While she cares for both dogs, I think she cares much more for hers (Miniature Schnauzer) than mine....a KNPV Dutch Shepherd. Mine is just way too active, requires too much time and difficult to handle for her.
I wouldn't say we don't love them equally, I would say we love them differently. I've always been the caregiver for our family so when our dogs have been ill or terminal, I can do all the medical things needed and not fall apart while doing them. Hubby could not handle it. We're different in what we're capable of handling but not our capacity for loving them (we have 3.)
He definitely has a softer heart for our female dogs. I favor our males and get a kick out of their antics when vying for attention. Neither one of us could rank them in terms of which one we love the most.
We adore ours equally. I don't think I'd have wanted to marry a man who didn't love animals like I did. The first test I put him through was taking him to the horse barn to see if he liked horses. Of course, he did
we both love our fur baby to the sky and more.

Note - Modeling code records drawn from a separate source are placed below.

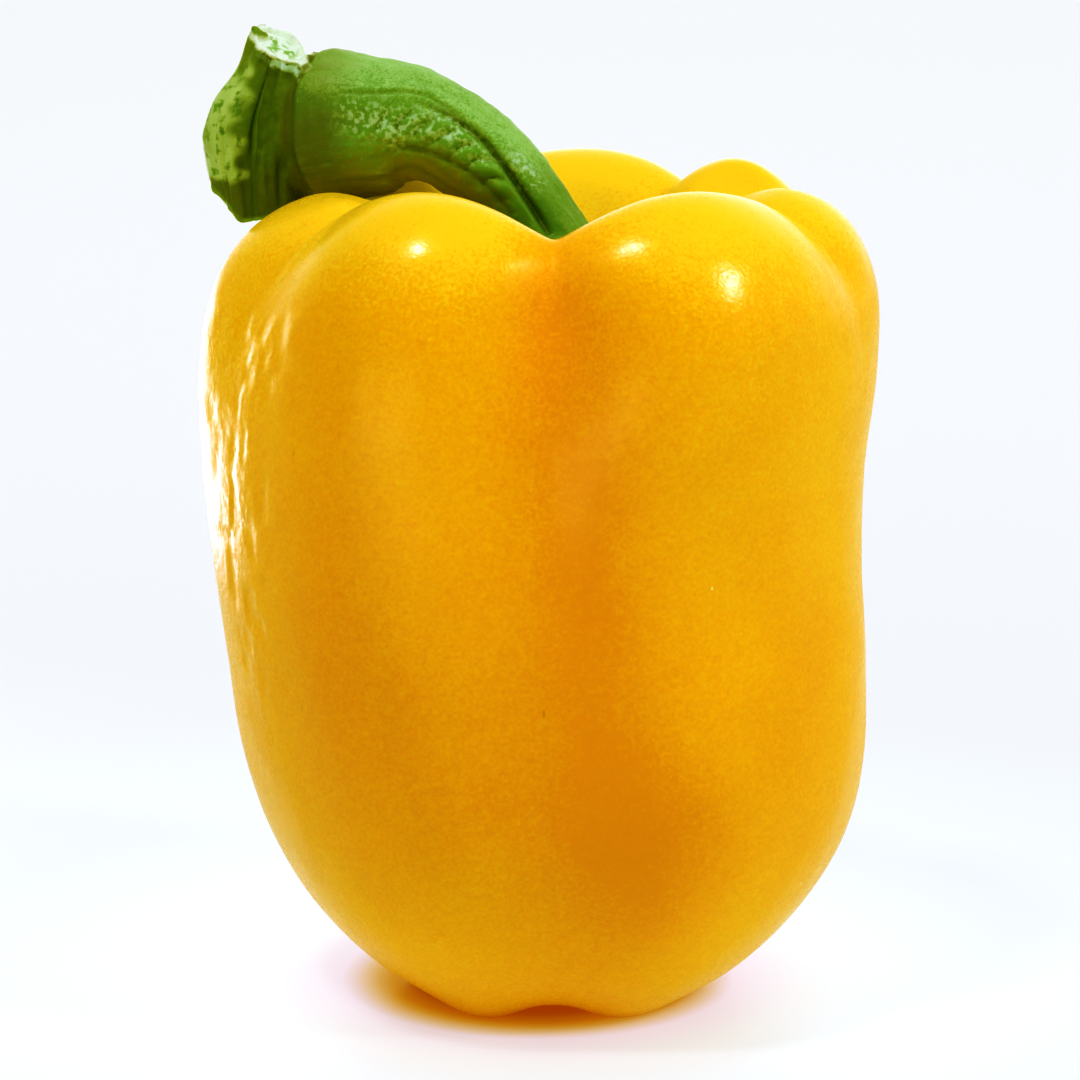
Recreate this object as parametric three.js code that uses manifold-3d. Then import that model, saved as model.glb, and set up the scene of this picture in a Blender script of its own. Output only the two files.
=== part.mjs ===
// A ripe yellow bell pepper standing on its lobes. It is two grown pieces: the blocky, lobed
// fruit with its sunken top, and the green stem with the calyx at its foot and, at its other
// end, the short length of branch that was cut away with it.
// Millimetres, +Z up. The fruit's front faces -Y, and the origin lies on the surface that the
// fruit stands on, under the middle of its bounding box.

import * as THREE from "three";
import { mergeVertices } from "three/addons/utils/BufferGeometryUtils.js";
import Module from "manifold-3d";

const wasm = await Module();
wasm.setup();

const FRUIT_HEIGHT = 103; // the tallest shoulder over the resting surface, before each lobe's own
const GAP = 0.6; // clear space between the calyx and the fruit it sits on

// The fruit's outline, from the scar under it (first) out over the foot, up the side, over the
// shoulder and down into the sunken top (last). A lobe's middle follows CREST and the bottom of
// a groove follows VALLEY. Each point is a radius and a height.
const CREST = [
  [0, 4.6], [7, 2.9], [14.8, -0.8], [23.8, 2.9], [31.2, 10.6], [36.4, 20.2],
  [39.2, 31.2], [40.3, 43], [40.7, 55], [41.1, 67], [41.6, 79], [40.4, 90],
  [35.8, 98.7], [28.1, FRUIT_HEIGHT], [20.2, 100.2], [14.2, 93.4], [7.4, 90], [0, 89.6],
];
const VALLEY = [
  [0, 4.6], [6.6, 4.5], [13.4, 3.4], [21.8, 5.8], [29.2, 12.8], [34.2, 22],
  [36.9, 32.4], [38, 43.8], [38.3, 55.4], [38.3, 67], [37.6, 78], [35.4, 87.8],
  [31.6, 94.8], [26.4, 98.2], [20, 96.2], [14, 91.8], [7.4, 90], [0, 89.6],
];
// The fruit leans a little: how far its axis stands to the right at each of those points.
const AXIS_X = [
  0.5, 0.5, 0.8, 1.2, 1.3, 1.5, 1.2, 0.4, -0.9, -1.3, -0.5, 0.3, 0.8, 1.1, 1.1, 0.8, 0.4, 0.2,
].map((shift) => [shift]);

// Stretches of the outline, counted in its points: where each one starts, is fully reached,
// starts to end and has ended.
const FOOT = [-1, 0, 2.5, 7];
const SIDE = [3, 7, 11.5, 14];
const SHOULDER = [9.5, 12.6, 17, 18];
const RIM = [10.5, 13, 13.4, 15];

// The grooves, in degrees counter-clockwise from +X, with how strongly each one shows at the
// foot, on the side and at the shoulder. They are listed counter-clockwise from the front.
const GROOVES = [
  { at: -91, foot: 1, side: 1, shoulder: 1 },
  { at: -21, foot: 0.7, side: 0.45, shoulder: 0.95 },
  { at: 18, foot: 0.1, side: 0.15, shoulder: 0.55 },
  { at: 51, foot: 0.95, side: 0.9, shoulder: 0.8 },
  { at: 112, foot: 0.4, side: 0.3, shoulder: 0.45 },
  { at: 162, foot: 0.8, side: 0.75, shoulder: 1 },
  { at: 205, foot: 0.2, side: 0.35, shoulder: 0.7 },
];
// The lobe that follows each groove: how far it stands out on its side, and how much higher its
// shoulder is.
const LOBES = [
  { out: 0.2, rise: 1.2 },
  { out: -0.5, rise: -1.1 },
  { out: -0.4, rise: -0.2 },
  { out: 0.4, rise: 0 },
  { out: 0.2, rise: 0.6 },
  { out: 0.1, rise: -2.3 },
  { out: 0.8, rise: 0.3 },
];
const SOFT_VALLEY = 2; // a groove's shape on the side: a smooth wave
const SHARP_VALLEY = 0.95; // and at the shoulder: a fold
const FOLD_RADIUS = 0.07; // how round the bottom of a fold is, as a share of its lobe
// Low swellings that wind round the side: their number, their height, how they turn with each
// millimetre up, and where they start, in radians.
const SWELLINGS = [
  { count: 2, height: 0.35, turn: 0.09, start: 0.6 },
  { count: 3, height: 0.25, turn: -0.12, start: 2 },
];

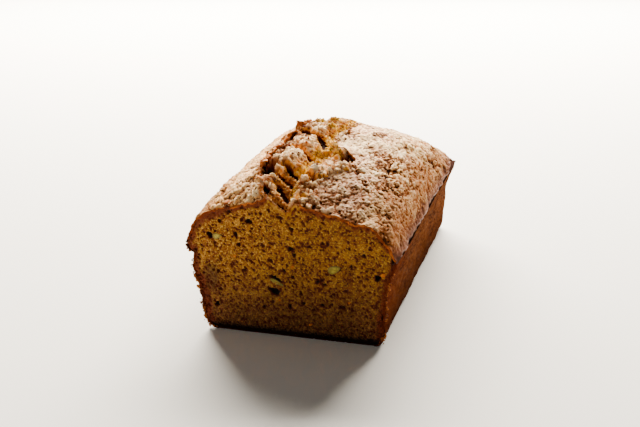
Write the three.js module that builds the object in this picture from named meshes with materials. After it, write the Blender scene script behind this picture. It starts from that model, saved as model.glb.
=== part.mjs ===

I am more gentle with him and spouse plays rough with him, he likes it though, but if spouse scolds him, he runs behind my legs for protection, and he seems to feel safer with me, cuddles more with me.
but, each one of us does different things with the dog.
we both play, we both walk him, but we are not the same people, so we cant be the same to the dog.
the dog all night will watch TV between my legs, yet when bedtime comes, he sleeps next to spouse.
like he evenly distrubutes the love.
it is actually funny.
I'm the big sap though, I give the treats, and the dog can do no wrong in my eyes, and I let him bite my clothes, and i let him play bite my hands.
We have two young Cavaliers (18 months/9 months). They each seem to favor one of us during the day, but the other one at night. Odd, me thinks.
As to the original question, we also have an aged Cavalier rescue that takes 'lap dog' to the next level. He's kind of needy. Been with us for 10 years now, and my wife isn't nearly as attached to him as I am.
We have two young Cavaliers (18 months/9 months). They each seem to favor one of us during the day, but the other one at night. Odd, me thinks.
Haha, this reminds me of my Samoyed! I wanted a Samoyed and my partner agreed to it, although it was a little bit of a compromise. The Samoyed favors my partner during the day (he will sit and watch the partner work all day at the computer), but tends to favor me at night.
I think we love our dogs equally, but we express it differently.